Bangladeshis have grown to expect that the government will dispense public information and services to them as a favour and not as a part of their responsibility. Moreover, to avail themselves of this favour, they have to go long distances to government offices, stand in long queues in rain and sun, and sometimes give in to rent seeking. If they are lucky, they will receive the information and services in one visit.

However, most will end up making multiple trips, spending on travel and overnight accommodation a few times the "official" cost of accessing the service. A child is born into a culture where money or powerful connections are necessary to expedite service delivery and rarely finds out in his or her lifetime that most of these services are inalienable rights.

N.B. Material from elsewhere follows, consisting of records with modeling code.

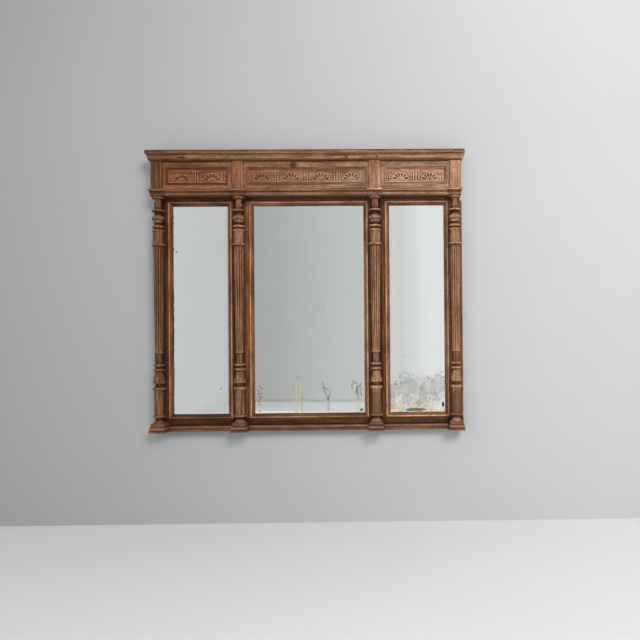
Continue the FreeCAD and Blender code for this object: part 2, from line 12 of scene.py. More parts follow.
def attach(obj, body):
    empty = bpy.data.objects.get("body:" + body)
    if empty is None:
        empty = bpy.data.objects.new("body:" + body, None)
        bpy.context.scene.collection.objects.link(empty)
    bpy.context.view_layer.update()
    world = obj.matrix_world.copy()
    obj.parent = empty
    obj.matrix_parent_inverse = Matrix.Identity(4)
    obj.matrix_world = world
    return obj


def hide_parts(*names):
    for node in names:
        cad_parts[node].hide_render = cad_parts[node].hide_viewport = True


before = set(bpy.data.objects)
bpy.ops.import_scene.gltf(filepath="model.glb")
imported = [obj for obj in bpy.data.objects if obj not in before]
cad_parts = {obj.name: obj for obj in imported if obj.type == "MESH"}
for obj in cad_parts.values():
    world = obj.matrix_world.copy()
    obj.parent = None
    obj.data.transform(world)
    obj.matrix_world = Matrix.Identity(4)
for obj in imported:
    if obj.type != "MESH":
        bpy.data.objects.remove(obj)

# Looks of a wall mirror with three fixed panes in an old oak frame. Lengths are in millimetres
# unless a name says otherwise: x runs right from the middle, depth counts out from the wall and
# height counts up from the underside of the base. The row frame's origin lies BASE_DROP higher.
MM = 0.001
BASE_DROP = 1460.0

Pair = tuple[float, float]
Triple = tuple[float, float, float]
Colour = Triple
Array = np.ndarray
Material = bpy.types.Material
Socket = bpy.types.NodeSocket
Feed = "Socket | float | Sequence[float]"

log = logging.getLogger("wall_mirror")


def row_point(x: float, depth: float, height: float) -> Vector:
    """Turn a place on the mirror into the row frame's metres.

    Args:
        x: distance right of the middle.
        depth: distance out from the wall.
        height: distance above the underside of the base.

    Returns:
        The same place in the row frame.
    """
    return Vector((x * MM, -depth * MM, (height - BASE_DROP) * MM))


class Grain(Enum):
    """Which way the wood's fibres run through a piece."""

    LENGTHWISE = "x"
    CROSSWISE = "y"
    UPRIGHT = "z"
    WORKED = "own"


class Recipe:
    """The node tree of one material or of the world, written as short calls."""

    def __init__(self, name: str, owner: bpy.types.ID | None = None) -> None:
        """Start with an empty tree.

        Args:
            name: what a new material is called.
            owner: whose tree is used in place of a new material's.
        """
        self.owner = owner or bpy.data.materials.new(name)
        self.owner.use_nodes = True
        self.tree = self.owner.node_tree
        self.tree.nodes.clear()

    def add(self, kind: str, feeds: dict | None = None, **settings: object) -> bpy.types.Node:
        """Add one node.

        Args:
            kind: the node's type, without its common prefix.
            feeds: input names or numbers, with what each takes.
            settings: properties of the node.

        Returns:
            The new node.
        """
        made = self.tree.nodes.new("ShaderNode" + kind)
        for name, value in settings.items():
            setattr(made, name, value)
        for key, value in (feeds or {}).items():
            if isinstance(value, bpy.types.NodeSocket):
                self.tree.links.new(value, made.inputs[key])
            else:
                made.inputs[key].default_value = value
        return made

    def place(self) -> Socket:
        """Coordinates in the row frame, in metres."""
        return self.add("TexCoord").outputs["Object"]

    def join(self, x: Feed = 0.0, y: Feed = 0.0, z: Feed = 0.0) -> Socket:
        """The vector of three parts."""
        return self.add("CombineXYZ", {0: x, 1: y, 2: z}).outputs[0]

    def axes(self, vector: Socket) -> Sequence[Socket]:
        """The three parts of a vector."""
        return self.add("SeparateXYZ", {0: vector}).outputs

    def attribute(self, name: str, owner: str, output: str = "Vector") -> Socket:
        """A named value of the mesh (owner GEOMETRY) or of the piece (owner OBJECT)."""
        return self.add("Attribute", attribute_name=name, attribute_type=owner).outputs[output]

    def maths(self, operation: str, a: Feed, b: Feed = 0.0, c: Feed = 0.0) -> Socket:
        """One step of arithmetic on two or three values, and its result."""
        return self.add("Math", {0: a, 1: b, 2: c}, operation=operation).outputs[0]

    def times(self, a: Feed, b: Feed) -> Socket:
        """The product of two values."""
        return self.maths("MULTIPLY", a, b)

    def vector(self, operation: str, a: Feed, b: Feed, scale: Feed = 1.0) -> Socket:
        """One step of arithmetic on two vectors, and its vector result."""
        return self.add("VectorMath", {0: a, 1: b, 3: scale}, operation=operation).outputs[0]

    def noise(self, where: Socket, stretch: Sequence[float], detail: float = 3.0,
              distortion: float = 0.0, rough: float = 0.5) -> Socket:
        """Cloudy noise in space.

        Args:
            where: coordinates in metres.
            stretch: how many features there are to a metre along each axis.
            detail: how many finer layers it has.
            distortion: how much it swirls.
            rough: how strong the finer layers are.

        Returns:
            The noise, from 0 to 1.
        """
        scaled = self.vector("MULTIPLY", where, stretch)
        cloud = self.add("TexNoise", {"Vector": scaled, "Scale": 1.0, "Detail": detail,
                                      "Distortion": distortion, "Roughness": rough})
        return cloud.outputs[0]

    def span(self, value: Socket, low: float, high: float, start: float = 0.0,
             end: float = 1.0) -> Socket:
        """Carry value from the span low to high over to start to end, eased and held there."""
        return self.add("MapRange", {0: value, 1: low, 2: high, 3: start, 4: end},
                        interpolation_type="SMOOTHSTEP").outputs[0]

    def mix(self, share: Feed, first: Feed, second: Feed, mode: str = "MIX") -> Socket:
        """Mix two colours.

        Args:
            share: how much of the second shows, from 0 to 1.
            first: one colour.
            second: the other colour.
            mode: how the second meets the first.

        Returns:
            The mixed colour.
        """
        pair = [(*value, 1.0) if isinstance(value, tuple) else value for value in (first, second)]
        made = self.add("Mix", {0: share, 6: pair[0], 7: pair[1]}, data_type="RGBA",
                        blend_type=mode, clamp_factor=True)
        return made.outputs[2]

    def bump(self, height: Socket, distance: float, strength: float = 1.0) -> Socket:
        """Surface normal roughened by a height of at most distance metres."""
        return self.add("Bump", {"Strength": strength, "Distance": distance,
                                 "Height": height}).outputs[0]

    def open_space(self, reach: float, inside: bool = False) -> Socket:
        """How open it is within reach metres, outside the surface or inside it."""
        return self.add("AmbientOcclusion", {"Distance": reach}, samples=6,
                        inside=inside).outputs["AO"]

    def coat(self, tone: Feed, roughness: Feed, more: dict[str, Feed]) -> Socket:
        """A plain shader with its tone, its roughness and more of its inputs by name."""
        return self.add("BsdfPrincipled", {"Base Color": tone, "Roughness": roughness,
                                           **more}).outputs[0]

    def one_sided(self, shader: Socket) -> Socket:
        """The shader where a face shows its front, and nothing where it shows its back."""
        return self.add("MixShader", {0: self.add("NewGeometry").outputs["Backfacing"], 1: shader,
                                      2: self.add("BsdfTransparent").outputs[0]}).outputs[0]

    def finish(self, surface: Socket, output: str = "OutputMaterial") -> bpy.types.ID:
        """Wire the shader to the output and give back the tree's owner."""
        self.add(output, {"Surface": surface})
        return self.owner


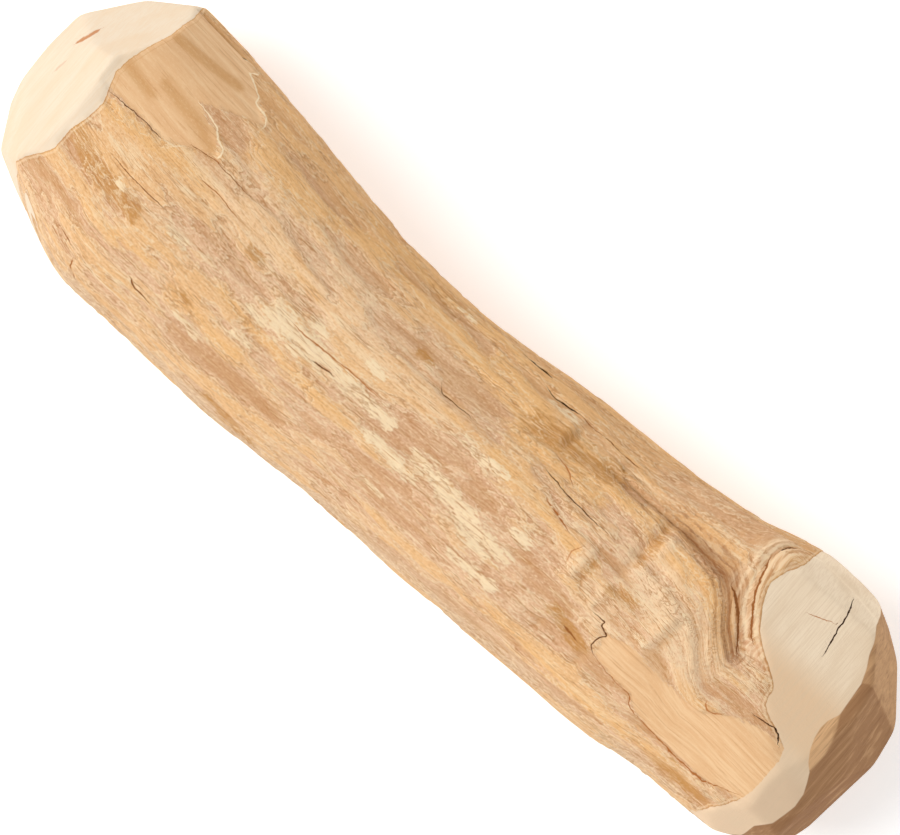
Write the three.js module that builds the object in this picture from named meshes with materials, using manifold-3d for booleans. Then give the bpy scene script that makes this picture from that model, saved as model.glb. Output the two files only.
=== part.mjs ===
// Coffee wood chew: one short length of peeled coffee branch, grown as a single piece.
// Both ends are sawn and sanded to blunt facets. The plain end is at -X, and at +X the stub
// of a side branch is cut away flush. Millimetres, +Z up, the log lies along X.
import * as THREE from 'three';
import { mergeVertices } from 'three/addons/utils/BufferGeometryUtils.js';
import Module from 'manifold-3d';

const wasm = await Module();
wasm.setup();

// Driving dimensions

// The uncut log at stations along X: near side (-Y), far side (+Y), underside and crown.
// The sides bend in a long S, and the underside is arched between two places it rests on.
const STATIONS = [
  { x: -108, near: -16.5, far: 29.4, under: 3.0, crown: 46.0 },
  { x: -88, near: -22.9, far: 28.9, under: 1.2, crown: 49.0 },
  { x: -73, near: -27.5, far: 27.8, under: 0.0, crown: 51.0 },
  { x: -58, near: -28.0, far: 25.8, under: -0.6, crown: 51.0 },
  { x: -42, near: -28.8, far: 23.0, under: 0.2, crown: 49.5 },
  { x: -27, near: -28.6, far: 21.1, under: 1.2, crown: 48.5 },
  { x: -8, near: -27.6, far: 20.3, under: 1.8, crown: 48.0 },
  { x: 15, near: -27.9, far: 22.0, under: 1.4, crown: 48.5 },
  { x: 38, near: -27.5, far: 22.9, under: 0.2, crown: 49.5 },
  { x: 57, near: -27.5, far: 25.2, under: -0.6, crown: 50.5 },
  { x: 73, near: -26.0, far: 28.8, under: 0.0, crown: 51.0 },
  { x: 88, near: -25.8, far: 28.1, under: 1.5, crown: 50.0 },
  { x: 108, near: -24.5, far: 25.5, under: 4.0, crown: 47.0 },
];
const SKIN_RADIUS = 25; // turns an angle round the log into millimetres over its skin
const LENGTH_STEPS = 66;
const QUARTER_STEPS = 15; // steps over each quarter of the girth

// Places on the skin are [x, round]: round is the way over the skin from the crown, towards +Y.
// The side branch parts from the trunk as a lobe that swells towards its stub.
const BRANCH = {
  path: [[28, 24], [48, 21.5], [66, 17.5], [96, 14.5]],
  height: 7, halfWidth: 10, grownAt: 0.74,
};
// Trunk and branch meet in a fold that deepens towards the stub.
const CROTCH = {
  path: [[33, 19.5], [45, 17.2], [52, 15], [59, 12.8], [63, 9.5], [66, 5.5], [70, 1.5]],
  shallow: 0.8, deep: 3.4, halfWidth: 2.6,
};
// The bark healed round the stub in a rim, with a groove outside it.
const COLLAR = {
  path: [[69, 32], [65.2, 27], [63.6, 22], [64, 17], [65.8, 12.5], [69, 8]],
  depth: 1.2, halfWidth: 1.5,
};
// Wrinkles across the fold and shallow hollows and swells of the trunk.
const SWELLS = [
  { at: [25, 17.5], long: 6, round: 3.5, height: -1.0 },
  { at: [37, -1.5], long: 2.6, round: 5.5, height: 0.6 },
  { at: [44.5, 9], long: 2.2, round: 8, height: -0.8 },
  { at: [56.5, -3.5], long: 3, round: 6, height: 0.8 },
  { at: [42, -17], long: 5, round: 4, height: -0.7 },
  { at: [-78, 19], long: 12, round: 12, height: -0.7 },
  { at: [70, -14], long: 17, round: 6, height: -0.8 },
  { at: [-20, 12], long: 30, round: 9, height: 0.5 },
];
// Long flutes of the bare wood round the girth, gone at the underside.
const FLUTES = [
  { lobes: 3, height: 0.45, twist: 0.018, start: 0.6 },
  { lobes: 5, height: 0.35, twist: -0.03, start: 1.9 },
  { lobes: 8, height: 0.2, twist: 0.045, start: 0.2 },
];

// Facets: azimuth from the end's own axis towards +Y and elevation, both of the outward
// normal in degrees, and a point that the facet passes through.
const PLAIN_END = [
  { azimuth: -5, elevation: 27, at: [-91.6, -3.5, 47.5] },
  { azimuth: 1, elevation: 20, at: [-105, 2, 18] },
  { azimuth: 35, elevation: 21, at: [-96.2, 23.4, 20] },
  { azimuth: 56, elevation: 2, at: [-92.3, 26, 20] },
  { azimuth: -23, elevation: 14, at: [-102, -12, 18] },
  { azimuth: -62, elevation: 9, at: [-95, -19.8, 20] },
  { azimuth: 0, elevation: -25, at: [-105, 2, 17] },
  { azimuth: 40, elevation: -25, at: [-98, 21, 17] },
  { azimuth: -45, elevation: -25, at: [-99, -17, 17] },
  { azimuth: 0, elevation: -58, at: [-88, 0, 1.5] },
];
const STUB_END = [
  { azimuth: 30, elevation: 65, at: [83, -1.6, 50] },
  { azimuth: 76, elevation: 42, at: [77, 25, 46.5] },
  { azimuth: -25, elevation: 38, at: [91.3, -8.7, 48] },
  { azimuth: -62, elevation: 22, at: [88.5, -20.6, 40] },
  { azimuth: 0, elevation: 33, at: [96.2, 0, 42] },
  { azimuth: 57, elevation: 6, at: [90, 26.6, 18] },
  { azimuth: 38, elevation: 14, at: [98, 19, 18] },
  { azimuth: 14, elevation: 21, at: [105.4, 9, 18] },
  { azimuth: -8, elevation: 12, at: [103.8, -4, 18] },
  { azimuth: -42, elevation: 3, at: [101, -19.6, 18] },
  { azimuth: -57, elevation: 5, at: [92.9, -24.7, 18] },
  { azimuth: 5, elevation: -28, at: [104.4, 3, 16] },
  { azimuth: 45, elevation: -28, at: [97, 20, 16] },
  { azimuth: -45, elevation: -28, at: [99.6, -19.6, 16] },
  { azimuth: 0, elevation: -58, at: [92, 0, 2] },
];
const CUTTER = 200; // a cutting block is far larger than the log

// Form of the uncut log

// One column of the stations at x, on a smooth line through all of them.
function station(x, column) {
  const last = STATIONS.length - 1;
  let i = 0;
  while (i < last - 1 && x > STATIONS[i + 1].x) i += 1;
  const slope = (k) => {
    const a = STATIONS[Math.max(k - 1, 0)];
    const b = STATIONS[Math.min(k + 1, last)];
    return (b[column] - a[column]) / (b.x - a.x);
  };
  const from = STATIONS[i];
  const to = STATIONS[i + 1];
  const span = to.x - from.x;
  const t = (x - from.x) / span;
  const rise = t * t * (3 - 2 * t);
  const bend = t * (1 - t) * span * ((1 - t) * slope(i) - t * slope(i + 1));
  return from[column] + (to[column] - from[column]) * rise + bend;
}

// How far a place on the skin is from a path, and how far along the path (0 to 1) it is.
function nearPath(path, x, round) {
  const place = new THREE.Vector2(x, round);
  let away = Infinity;
  let along = 0;
  for (let i = 0; i < path.length - 1; i += 1) {
    const start = new THREE.Vector2(...path[i]);
    const step = new THREE.Vector2(...path[i + 1]).sub(start);
    const t = THREE.MathUtils.clamp(place.clone().sub(start).dot(step) / step.lengthSq(), 0, 1);
    const distance = place.distanceTo(start.addScaledVector(step, t));
    if (distance < away) {
      away = distance;
      along = (i + t) / (path.length - 1);
    }
  }
  return { away, along };
}

// Height of the skin over the plain rounded log.
function relief(x, angle) {
  const round = SKIN_RADIUS * angle;
  const branch = nearPath(BRANCH.path, x, round);
  const grown = THREE.MathUtils.smoothstep(branch.along, 0, BRANCH.grownAt);
  let height = BRANCH.height * grown * Math.exp(-((branch.away / BRANCH.halfWidth) ** 4));

  const crotch = nearPath(CROTCH.path, x, round);
  const fold = CROTCH.shallow + (CROTCH.deep - CROTCH.shallow) * Math.sin(Math.PI * crotch.along);
  height -= fold * Math.exp(-((crotch.away / CROTCH.halfWidth) ** 2));

  const collar = nearPath(COLLAR.path, x, round);
  height -= COLLAR.depth * Math.exp(-((collar.away / COLLAR.halfWidth) ** 2));

  for (const swell of SWELLS) {
    const along = (x - swell.at[0]) / swell.long;
    const across = (round - swell.at[1]) / swell.round;
    height += swell.height * Math.exp(-(along ** 2) - across ** 2);
  }
  const offUnderside = (1 + Math.cos(angle)) / 2;
  for (const flute of FLUTES) {
    const wave = Math.sin(flute.lobes * angle + flute.twist * x + flute.start);
    height += offUnderside * flute.height * wave;
  }
  return height;
}

// A point of the log: x along it, angle from the crown towards +Y, depth 1 on the skin.
function logPoint(x, angle, depth) {
  const near = station(x, 'near');
  const far = station(x, 'far');
  const under = station(x, 'under');
  const crown = station(x, 'crown');
  const height = relief(x, angle);
  return new THREE.Vector3(
    x,
    (near + far) / 2 + depth * ((far - near) / 2 + height) * Math.sin(angle),
    (under + crown) / 2 + depth * ((crown - under) / 2 + height) * Math.cos(angle),
  );
}

// Solids

function solidOf(geometry) {
  const plain = geometry.clone();
  plain.deleteAttribute('normal');
  plain.deleteAttribute('uv');
  const merged = mergeVertices(plain);
  return new wasm.Manifold(new wasm.Mesh({
    numProp: 3,
    vertProperties: new Float32Array(merged.attributes.position.array),
    triVerts: new Uint32Array(merged.index.array),
  }));
}

function geometryOf(solid) {
  const mesh = solid.getMesh();
  const geometry = new THREE.BufferGeometry();
  geometry.setAttribute('position', new THREE.BufferAttribute(mesh.vertProperties, 3));
  geometry.setIndex(new THREE.BufferAttribute(mesh.triVerts, 1));
  geometry.computeVertexNormals();
  return geometry;
}

// A closed box whose four sides are wrapped round the log, so that it has no poles.
function uncutLog() {
  const geometry = new THREE.BoxGeometry(2, 2, 2, LENGTH_STEPS, QUARTER_STEPS, QUARTER_STEPS);
  const corners = geometry.attributes.position;
  const quarter = Math.PI / 4;
  const firstX = STATIONS[0].x;
  const lastX = STATIONS[STATIONS.length - 1].x;
  for (let i = 0; i < corners.count; i += 1) {
    const y = corners.getY(i);
    const z = corners.getZ(i);
    const depth = Math.max(Math.abs(y), Math.abs(z));
    let angle = 0;
    if (Math.abs(y) > Math.abs(z)) {
      angle = Math.sign(y) * 2 * quarter - quarter * (z / y);
    } else if (depth > 0) {
      angle = quarter * (y / z) + (z < 0 ? (y < 0 ? -Math.PI : Math.PI) : 0);
    }
    const x = THREE.MathUtils.mapLinear(corners.getX(i), -1, 1, firstX, lastX);
    corners.setXYZ(i, ...logPoint(x, angle, depth).toArray());
  }
  return solidOf(geometry);
}

// A block whose flat side lies on a facet, with the wood to cut away inside it.
function facetBlock(facet, end) {
  const azimuth = THREE.MathUtils.degToRad(facet.azimuth);
  const elevation = THREE.MathUtils.degToRad(facet.elevation);
  const outward = new THREE.Vector3(
    end * Math.cos(azimuth) * Math.cos(elevation),
    Math.sin(azimuth) * Math.cos(elevation),
    Math.sin(elevation),
  );
  const geometry = new THREE.BoxGeometry(CUTTER, CUTTER, CUTTER);
  geometry.translate(CUTTER / 2, 0, 0);
  geometry.applyQuaternion(
    new THREE.Quaternion().setFromUnitVectors(new THREE.Vector3(1, 0, 0), outward),
  );
  geometry.translate(...facet.at);
  return solidOf(geometry);
}

// The underside is rubbed flat where the log lies, in two small spots.
function floorBlock() {
  const geometry = new THREE.BoxGeometry(2 * CUTTER, CUTTER, CUTTER);
  geometry.translate(0, 0, -CUTTER / 2);
  return solidOf(geometry);
}

function sawnLog() {
  let log = uncutLog().subtract(floorBlock());
  for (const facet of PLAIN_END) log = log.subtract(facetBlock(facet, -1));
  for (const facet of STUB_END) log = log.subtract(facetBlock(facet, 1));
  return geometryOf(log);
}

const wood = new THREE.MeshStandardMaterial({ color: 0xe0ba94, roughness: 0.72, metalness: 0 });
const log = new THREE.Mesh(sawnLog(), wood);
log.name = 'coffee_wood_chew';

const part = new THREE.Group();
part.add(log);

export default part;
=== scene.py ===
import math

import bmesh
import bpy
import numpy as np
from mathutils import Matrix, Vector, noise


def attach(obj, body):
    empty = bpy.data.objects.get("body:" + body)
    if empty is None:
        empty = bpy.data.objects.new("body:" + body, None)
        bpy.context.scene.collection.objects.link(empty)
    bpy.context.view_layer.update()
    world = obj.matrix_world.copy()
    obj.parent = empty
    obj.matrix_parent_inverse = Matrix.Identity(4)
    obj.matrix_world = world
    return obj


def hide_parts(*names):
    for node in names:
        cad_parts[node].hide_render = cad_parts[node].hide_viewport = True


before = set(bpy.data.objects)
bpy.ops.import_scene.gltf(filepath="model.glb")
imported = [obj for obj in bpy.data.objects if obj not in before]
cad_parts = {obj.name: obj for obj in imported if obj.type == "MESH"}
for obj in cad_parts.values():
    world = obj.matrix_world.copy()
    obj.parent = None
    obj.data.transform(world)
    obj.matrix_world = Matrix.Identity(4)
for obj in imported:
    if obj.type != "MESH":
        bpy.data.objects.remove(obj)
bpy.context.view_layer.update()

# The grown log
# One length of coffee branch, peeled of its bark and dried. Its line and girth follow the tree:
# a long S bend, with a side branch that swells out beside the trunk towards +X.

NODE = "coffee_wood_chew"
MM = 0.001                      # lengths are in millimetres until a mesh is made or the camera placed
SKIN_RADIUS = 25.0              # turns an angle round the log into millimetres over its skin
LENGTH_CUTS = 289
SIDE_CUTS = 71                  # over each quarter of the girth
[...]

In the nondescript backwaters of Bangladesh, ICTs are changing the age-old unpopular culture, along with the mindset of government service providers. In a matter of eighteen months, tens of e-services have sprung up throughout the country. Citizens can now pay their electricity, gas and phone bills through mobile phones, download English lessons, and consult with a doctor remotely.

New ICT-empowered service delivery outlets are being established with financing from local entrepreneurs, NGOs and the government in Union Parishads, schools and post offices. UNDP-supported Access to Information (A2I) Program at the Prime Minister's Office is the fundamental catalytic force behind much of this change.

The program is based on the premise that ICTs provide a natural vehicle for re-engineering business processes for service delivery. The A2I program has worked closely with all secretaries of the government to help identify over 50 e-citizen services that are undergoing implementation by the respective ministries/divisions.

Beyond the secretaries, a network of change agents is being developed and nurtured by the A2I program in collaboration with the Ministry of Science and ICT. This change agent network consists of over 50 joint or additional secretary level officers called e-governance focal points, one in each ministry or division of the government, all DCs and UNOs.

Public representatives in the parliament and the local government institutions such as the upazilla parishads and union parishads are also being included in the change agent network.

The drivers for improving services using ICTs are becoming widely clear in Bangladesh. Demonstration effect has already taken place through the launching of many of the 50-plus "quick win" services.

Cost-effectiveness of such service delivery, and the hitherto unforeseen reach of services offered through ICTs, are instrumental to this demonstration.

The 306 action items in the ICT Policy 2009 are directly or indirectly related to improving service delivery. Over half of the items directed responsibility on all the service provider organisations within the government to improve healthcare, education, agriculture, local government services, social safety nets, among many others.

Legal obligations mandated by the recent promulgation of Right to Information Act, Local Government Strengthening Act and ICT Act also drive the need for using ICTs in service delivery.


JASHIM SALAM/DRIKNEWS

Having sung the praise of using ICTs for service delivery, I must conclude by saying that automation of business processes is necessary. But I must reiterate that such automation must be done by planners and service designers (or re-designers) by looking at the service delivery process through the lens of the common citizen wearing his or her shoes. Then only will it be obvious what should be automated, and more importantly, where to start.

The identification of the starting point is half the battle to win the hearts of the citizens, and give them what they deserve and what they should expect from the government. That is the Digital Bangladesh promise.

Anir Choudhury is Policy Adviser, Access to Information Program, Prime Minister's Office.